My Dad was a publican and growing up immersed in the trade showed me just how much these businesses matter to the people around them – they’re called the local for a reason. Pubs only really exist on these British Isles, they’re unique to our national culture and part of our proud heritage.
Up and down the country, the hard-working entrepreneurs that run pubs, cafes, and restaurants are the lifeblood of our communities – they create the places where generations can come together to socialise and celebrate and provide millions of jobs for local people. Working in this industry is not only a route back into work for those who lost jobs in the crisis, it provides life skills for young people who want to earn a bit of extra cash. The chancellor knows this – as a student, he did shifts as a curry house waiter himself.
The government’s coronavirus grants provide only temporary relief, and in far too many cases haven’t even been enough to keep business owners’ heads above water. Labour have backed extensions to the business rates exemptions and VAT cuts, which would mean a £13 billion tax package to rescue this struggling sector – even this is not enough. The seasonal nature of the industry could leave businesses once again struggling to pay off covid debts once the summer rush is over. Extending the reliefs into next year, at a value of £25.6 billion, is the only option in town.

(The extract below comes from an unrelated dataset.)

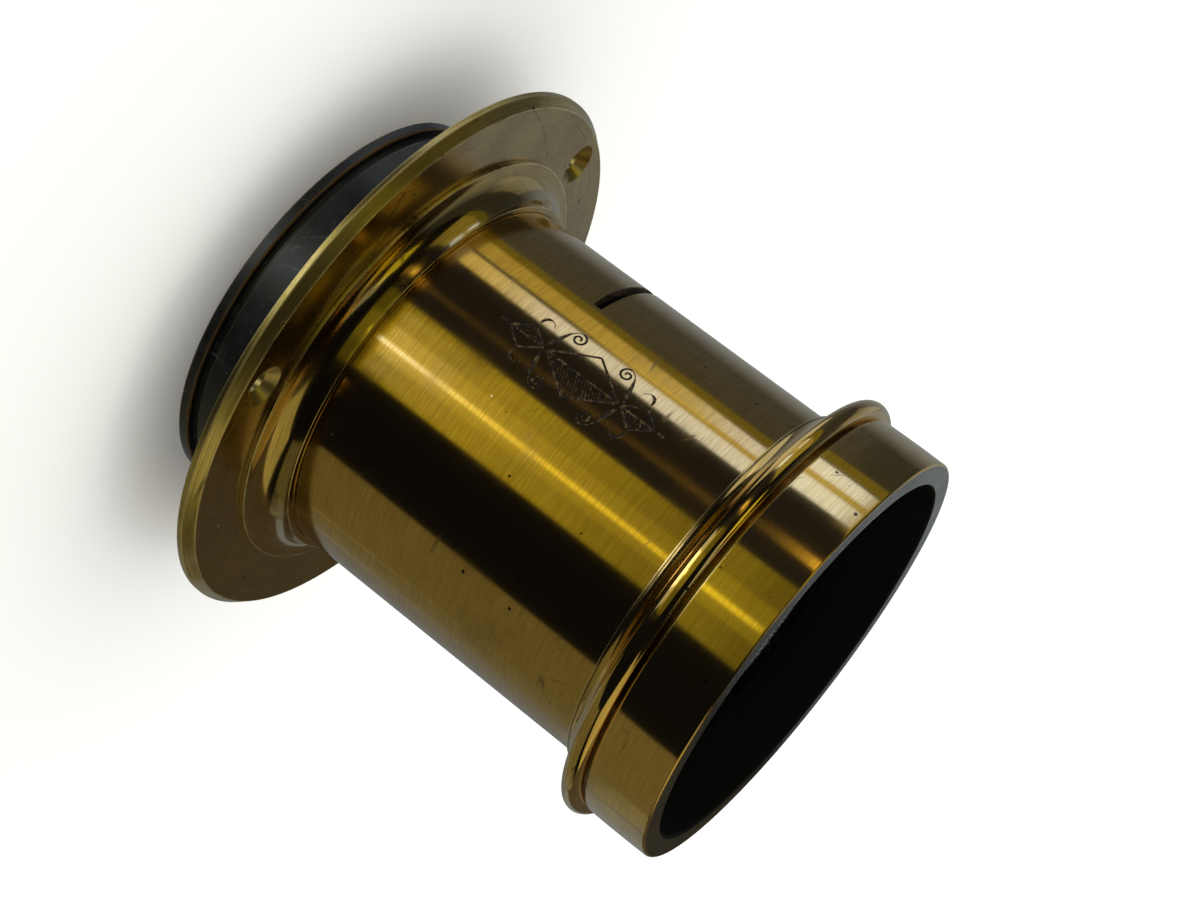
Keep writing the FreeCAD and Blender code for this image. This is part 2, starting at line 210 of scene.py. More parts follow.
def trace(corners):
    """Turns a closed half section into steps along its outline."""
    ends = [Vector((corner.radius, corner.height)) for corner in corners]
    runs = []
    for index, (end, corner) in enumerate(zip(ends, corners)):
        start = ends[index - 1]
        runs.append(arc_places(start, end, corner.bend, corner.turn) if corner.bend else straight_places(start, end))
    steps = []
    for index, (end, corner) in enumerate(zip(ends, corners)):
        places, following = runs[index], runs[(index + 1) % len(runs)]
        for j in range(1, len(places) - 1):
            direction = (places[j + 1] - places[j - 1]).normalized()
            steps.append(Step(places[j], direction, 0.0, corner.finish))
        next_finish = corners[(index + 1) % len(corners)].finish
        if end.x < ON_AXIS:
            steps.append(Step(end, Vector((1, 0)), 0.0, corner.finish))
            continue
        mark = corner_mark(end - places[-2], following[1] - end)
        for n, (place, direction) in enumerate(soften(places[-2], end, following[1], corner.soft)):
            steps.append(Step(place, direction, mark, next_finish if n else corner.finish))
    return steps


def threaded(steps, thread):
    """Adds rows for a thread between two heights on a straight run; thread is (low, high)."""
    low, high = thread
    rows = round((high - low) / thread_pitch * rows_per_turn)
    out = []
    for index, step in enumerate(steps):
        a, b = steps[index - 1].place, step.place
        if abs(a.x - b.x) < SAME_PLACE and a.y <= low + ROUNDING and b.y >= high - ROUNDING:
            for n in range(rows + 1):
                height = low + (high - low) * n / rows
                out.append(Step(Vector((a.x, height)), step.direction, 0.0, step.finish))
        out.append(step)
    return out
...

As well as the savings, it would allow the industry to plan ahead. If they know their taxes will be lower next year, they can cut prices this summer. That’s what’s happening at leisure destinations across the UK – for example in Southend, where Adventure Island cut its ticket prices by 21 per cent and halved the cost of its £100 annual pass. The VAT cut might only be 5 per cent, but as with all tax cuts, the knock-on effects are huge. By extending the reliefs, holidaymakers and day-trippers are likely to get much better bang for their buck over the summer.
Brits will be itching for good value when they can finally get back to the pub for a summer beverage. The price of a pint will matter. Ending the current freeze on alcohol duty would cause carnage in the sector. People are getting used to having a drink at home with supermarket prices – landlords need a break to tempt the punters back.
Pubs and restaurants have bent over backwards, and spent a small fortune, to make themselves covid secure. When things reopen, they need to be making that money back – and higher taxes on alcohol won’t help. It’s simply not fair for politicians to demand new covid safety measures on the one hand, then take away the cash firms need to pay for them with the other.
Getting these firms moving again is vital, not just for them, but for everyone they employ. In December, 2.64 million people were claiming some form of unemployment benefits, and almost ten million were furloughed. Many of them work in hospitality and leisure and the budget has to offer them something.
They need a respite from tax rises. The chancellor must pledge that there will be no tax increases before April 2023 at the earliest. The sooner this pledge is made, the sooner businesses and households can benefit from the stability and certainty it will provide over the next two years. Something simple that can help with that would be a new lock on ‘fiscal drag’, to protect taxpayers from being pulled into higher tax bands. By moving the personal allowance in line with wage growth, taxpayers could save £29.79 in 2021-22, and £82.76 after that. Combined with the rescue for struggling sectors, these measures could offer millions of hard-working taxpayers the lifeline they need.
Reviving the economy won’t be an easy task, and we need to be bold. Taxpayer-friendly policies like slashing employer’s national insurance could help to retain those that have been furloughed and even hire extra staff to meet demand when 17 May rolls around. Replacing this jobs tax with a temporary payroll levy would cut the salary bill for a company with 50 employees by more than £70,000. That would be a game changer.
Hospitality needs all the help it can get in the Budget to cross the finish line in June when we fully unlock. If Chris Whitty is right, we may have to live in the shadow of coronavirus, and the restrictions that come with it, every winter. So let’s not take our favourite places for granted. The chancellor needs to protect our pubs, relieve our restaurants, and help our hotels now before it’s too late. I’ll drink to that.